Tigray, fighting for maternity health with two sticks and bags of fertilizers

Mekelle:  22 April 2024 (Tigray Herald)

Tigray, fighting for maternity health with two sticks and bags of fertilizers

Today in Tigray, a regional state in northern Ethiopia, on the border with Eritrea, it suffers from a humanitarian crisis resulting from a genocidal war (Nov2020//Nov2022), 18 months of cessation of hostilities (signing of the Pretoria agreement on Nov2022) and a current political war. All this is aggravated during the cultivation period by the impending drought.

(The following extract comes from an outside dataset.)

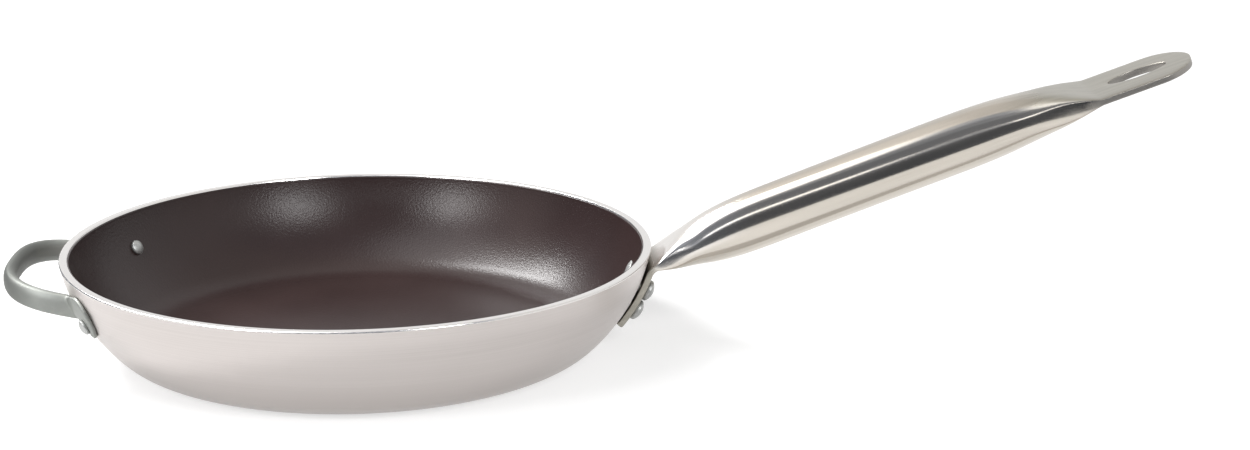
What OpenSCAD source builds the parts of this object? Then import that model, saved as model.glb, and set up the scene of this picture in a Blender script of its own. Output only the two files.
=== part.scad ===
// Omelette pan: a pressed aluminium pan with a non-stick lining, a long handle pressed from
// one stainless steel tube, a bent helper handle opposite it, and the rivets that hold them.
// Origin at the centre of the base, on the surface the pan stands on. +Z is up and the long
// handle points along +X. All sizes are in millimetres and all angles in degrees.

/* [Pan] */
// Outer diameter of the rim
rim_d = 360; // [300:5:400]
// Height of the pan from the base to the rim
pan_h = 64; // [54:1:72]
// Thickness of the pressed aluminium
wall_t = 5; // [3:0.5:6]
// Lean of the wall at the rim, measured from upright
rim_flare = 11; // [6:1:16]
// Radius of the curve that the wall follows from the rim down
wall_r = 103; // [92:1:120]
// Radius of the corner between the wall and the base
corner_r = 35; // [28:1:42]
// Chamfer on both edges of the bare rim
rim_chamfer = 0.6; // [0.2:0.1:1.2]
// Thickness of the non-stick lining
lining_t = 0.3; // [0.2:0.1:0.6]

/* [Long handle] */
// Diameter at the root of the tapered round tube that the handle is pressed from
tube_root_d = 30.2; // [29:0.1:32]
// Diameter of that tube where the flat tip starts
tube_tip_d = 38; // [35:0.5:40]
// Wall of that tube
tube_t = 2; // [1.5:0.1:2.1]
// Thickness of the tube where it is pressed flat
flat_t = 4.6; // [4.3:0.1:5]
// Height of the grip at its fullest
grip_h = 37; // [30:0.5:40]
// Length of the handle from the bend at the pan to the tip
handle_l = 349; // [310:1:380]
// Rise of the handle above level
handle_rise = 20.8; // [10:0.2:28]
// Angle that the handle turns down by along its length, which bows it
handle_bow = 1.8; // [1:0.2:8]
// Length over which the tube swells from the flat root to the full grip
root_swell = 92; // [70:1:104]
// Length over which the grip is pressed down to the flat tip
tip_press = 119; // [100:1:124]
// Length of the flat tip
tip_flat = 62.5; // [60:0.5:70]
// Length of the rounded end of the tip
tip_round = 25; // [18:1:28]

/* [Hanging slot] */
// Length of the slot
slot_l = 37; // [25:1:38]
// Width of the slot
slot_w = 18; // [12:1:22]
// Radius of the slot's ends
slot_end_r = 5; // [3:0.5:5]
// Metal left between the slot and the tip
slot_margin = 15; // [12:1:18]

/* [Riveting plate] */
// Depth below the rim at which the handle bends into its plate
root_drop = 16.2; // [12:0.2:18]
// Radius of that bend, measured at the middle of the metal
bend_r = 8; // [6:0.5:12]
// Length of the plate down the pan's wall
plate_l = 37.5; // [35:0.5:40]
// Corner radius of the plate's lower end
plate_corner_r = 3; // [2:0.5:6]
// Gap left between the plate and the wall along the middle of the plate
seat_gap = 0.03; // [0.02:0.01:0.1]

/* [Handle rivets] */
// Diameter of the rivets' shanks
rivet_d = 6; // [5:0.5:7]
// Diameter of the rivets' heads outside
rivet_head_d = 13; // [11:0.1:13.2]
// Height of the rivets' heads outside
rivet_head_h = 5; // [2:0.1:5.5]
// Diameter of the rivets' heads inside the pan
rivet_inner_d = 12; // [10:0.5:13]
// Height of the rivets' heads inside the pan
rivet_inner_h = 2; // [1.5:0.1:3]
// Distance from the bend to the upper pair of rivets
rivet_first = 10.5; // [9:0.5:11]
// Distance from the upper pair of rivets to the lower pair
rivet_pitch = 13.5; // [13.5:0.5:15.5]
// Distance from the rivets' middles to the plate's long edges
rivet_edge = 7.6; // [7:0.2:12]

/* [Helper handle] */
// Thickness of the bar, in the plane of the loop
bar_w = 8.6; // [7.5:0.1:10]
// Height of the bar
bar_h = 13.8; // [10:0.1:15]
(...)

The war has resulted in the destruction of 90% of the health system by the Ethiopian forces, Amhara allies and Eritreans, more than 800,000 people killed, rape as a weapon of war on 120,000 women of all ages and social classes of Tigrinya origins, blockade humanitarian as a war crime by the federal government will and today a region with +1 million displaced people.

W/ro Kahsa

Currently the birr, the local currency, is waste paper. People suffer from hunger, lack of humanitarian support, despite the lull in hostilities and even foreign occupation, in the western area of ​​Tigray by the Amhara government and in border areas in eastern Tigray by the Eritreans, who block still access to humanitarian food distribution to the Irob district, from Adigrat.

A testimony from one of my contacts (22 Apr 2024) states that:

“I am in Mekelle right now and I am witnessing that the aftermath of the war has left a people in poverty, the devaluation of the Birr (Ethiopian currency) gives the feeling that money is worthless paper. The bombings in Tigray have destroyed more than houses, killed, injured, people and children and destroyed some factories that employed hundreds of people. What strikes me is that people are very afraid of thieves because poverty causes those who don’t have anything to eat to steal. At eight in the evening everyone is at home and very few on the street. Despite everything, Tigray is still a beautiful country.”

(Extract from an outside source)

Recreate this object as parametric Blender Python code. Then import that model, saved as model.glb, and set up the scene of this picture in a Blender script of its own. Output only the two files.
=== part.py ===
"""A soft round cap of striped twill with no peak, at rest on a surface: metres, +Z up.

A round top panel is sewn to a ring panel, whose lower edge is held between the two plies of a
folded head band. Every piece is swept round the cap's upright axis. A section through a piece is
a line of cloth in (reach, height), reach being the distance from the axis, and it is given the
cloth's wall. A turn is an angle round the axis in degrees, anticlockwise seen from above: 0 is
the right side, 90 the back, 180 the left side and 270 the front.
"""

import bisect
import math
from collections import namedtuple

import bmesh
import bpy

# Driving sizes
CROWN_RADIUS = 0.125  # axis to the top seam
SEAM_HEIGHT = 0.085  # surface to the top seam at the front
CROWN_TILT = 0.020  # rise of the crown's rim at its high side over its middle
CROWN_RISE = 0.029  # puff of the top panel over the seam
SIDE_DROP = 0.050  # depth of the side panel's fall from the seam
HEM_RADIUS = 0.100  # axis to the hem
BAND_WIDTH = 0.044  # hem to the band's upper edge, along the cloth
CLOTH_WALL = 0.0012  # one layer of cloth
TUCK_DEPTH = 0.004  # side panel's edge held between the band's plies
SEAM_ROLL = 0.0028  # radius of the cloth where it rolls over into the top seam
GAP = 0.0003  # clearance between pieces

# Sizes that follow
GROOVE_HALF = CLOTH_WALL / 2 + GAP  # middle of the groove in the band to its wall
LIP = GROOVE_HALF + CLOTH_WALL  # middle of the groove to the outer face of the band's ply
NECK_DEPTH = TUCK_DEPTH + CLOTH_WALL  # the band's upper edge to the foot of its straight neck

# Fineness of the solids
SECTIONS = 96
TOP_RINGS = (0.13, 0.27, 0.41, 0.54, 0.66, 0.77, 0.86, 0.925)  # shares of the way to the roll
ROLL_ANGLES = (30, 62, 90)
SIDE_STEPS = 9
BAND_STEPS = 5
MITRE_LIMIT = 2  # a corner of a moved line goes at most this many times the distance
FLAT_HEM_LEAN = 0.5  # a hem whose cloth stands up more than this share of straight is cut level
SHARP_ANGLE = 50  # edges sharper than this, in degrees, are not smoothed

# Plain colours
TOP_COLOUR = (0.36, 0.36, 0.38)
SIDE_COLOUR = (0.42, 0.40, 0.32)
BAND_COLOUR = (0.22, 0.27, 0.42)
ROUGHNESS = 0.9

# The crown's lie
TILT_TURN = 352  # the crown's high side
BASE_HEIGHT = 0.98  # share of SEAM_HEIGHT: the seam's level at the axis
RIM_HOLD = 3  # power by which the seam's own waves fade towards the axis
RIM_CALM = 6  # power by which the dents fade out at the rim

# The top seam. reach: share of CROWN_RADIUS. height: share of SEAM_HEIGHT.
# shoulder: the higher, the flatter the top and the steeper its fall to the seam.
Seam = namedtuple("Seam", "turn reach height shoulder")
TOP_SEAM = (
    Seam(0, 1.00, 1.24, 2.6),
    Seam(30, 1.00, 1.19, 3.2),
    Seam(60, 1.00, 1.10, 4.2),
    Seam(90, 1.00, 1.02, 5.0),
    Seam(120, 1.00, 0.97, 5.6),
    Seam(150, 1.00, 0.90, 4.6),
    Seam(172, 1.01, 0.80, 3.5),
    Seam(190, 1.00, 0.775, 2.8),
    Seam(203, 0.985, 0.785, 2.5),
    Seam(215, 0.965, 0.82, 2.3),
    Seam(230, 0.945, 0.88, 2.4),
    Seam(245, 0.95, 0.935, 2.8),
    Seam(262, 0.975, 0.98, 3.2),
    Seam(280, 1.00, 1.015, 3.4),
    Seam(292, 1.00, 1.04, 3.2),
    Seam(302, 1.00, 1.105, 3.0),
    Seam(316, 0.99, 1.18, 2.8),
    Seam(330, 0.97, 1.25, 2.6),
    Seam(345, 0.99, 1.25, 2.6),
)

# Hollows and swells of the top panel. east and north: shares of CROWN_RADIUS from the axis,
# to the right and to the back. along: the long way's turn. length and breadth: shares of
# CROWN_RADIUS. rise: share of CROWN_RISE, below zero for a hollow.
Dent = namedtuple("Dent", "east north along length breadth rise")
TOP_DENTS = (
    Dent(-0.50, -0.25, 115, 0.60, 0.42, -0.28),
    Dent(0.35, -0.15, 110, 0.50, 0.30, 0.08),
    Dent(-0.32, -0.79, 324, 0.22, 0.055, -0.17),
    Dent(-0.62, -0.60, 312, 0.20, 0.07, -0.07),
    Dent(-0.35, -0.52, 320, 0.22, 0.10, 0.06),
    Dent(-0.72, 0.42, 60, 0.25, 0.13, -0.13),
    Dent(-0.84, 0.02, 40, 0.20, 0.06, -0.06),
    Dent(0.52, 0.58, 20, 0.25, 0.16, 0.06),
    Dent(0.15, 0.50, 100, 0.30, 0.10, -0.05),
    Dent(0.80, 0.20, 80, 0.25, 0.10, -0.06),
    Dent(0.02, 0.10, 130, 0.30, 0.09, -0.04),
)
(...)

Tigray is beautiful because it is made up of resistant people, generations of suffering that has given the strength to that people in knowing how to help to help themselves: the only real solution in the noise made by the chatter, the round tables and the international meetings that relaunch appeals for concern for the socio-political and humanitarian situation of these millions of people.

Fighting for health at the maternity hospital with two sticks and bags of fertilizers

Women in Tigray today, in the catastrophic context, have to face problems that in pre-war times were easily solvable, monitorable and manageable.

Today, motherhood, pregnancy and childbirth can be potentially deadly for many women.

• Before the conflict, 90% of mothers in Tigray received antenatal care and more than 70% benefited from skilled deliveries, according to an analysis by health experts.

• Since the beginning of the conflict, the maternal mortality rate in the region has increased fivefold (x5), according to a study by the Regional Health Office.

• This level is comparable to that of 22 years ago. Most deaths are due to easily preventable causes such as bleeding. Over 80% of mothers died outside of a healthcare facility.

• Before the conflict, there were fewer than 200 maternal deaths per 100,000 births in Tigray. Now the average is 840, which is 210 times higher than the maternal mortality rate in Germany, 168 times higher than the maternal mortality rate in Austria.

• “Women become pregnant and cannot access treatment. And if she is in labor she cannot travel. There are no ambulances and we don’t have the money to pay for private transport. So, what should we do? ” asks Kahsa.

• And even when they arrive at a health facility they often cannot be helped.

• Kahsa and the women’s leadership team are trying to change that.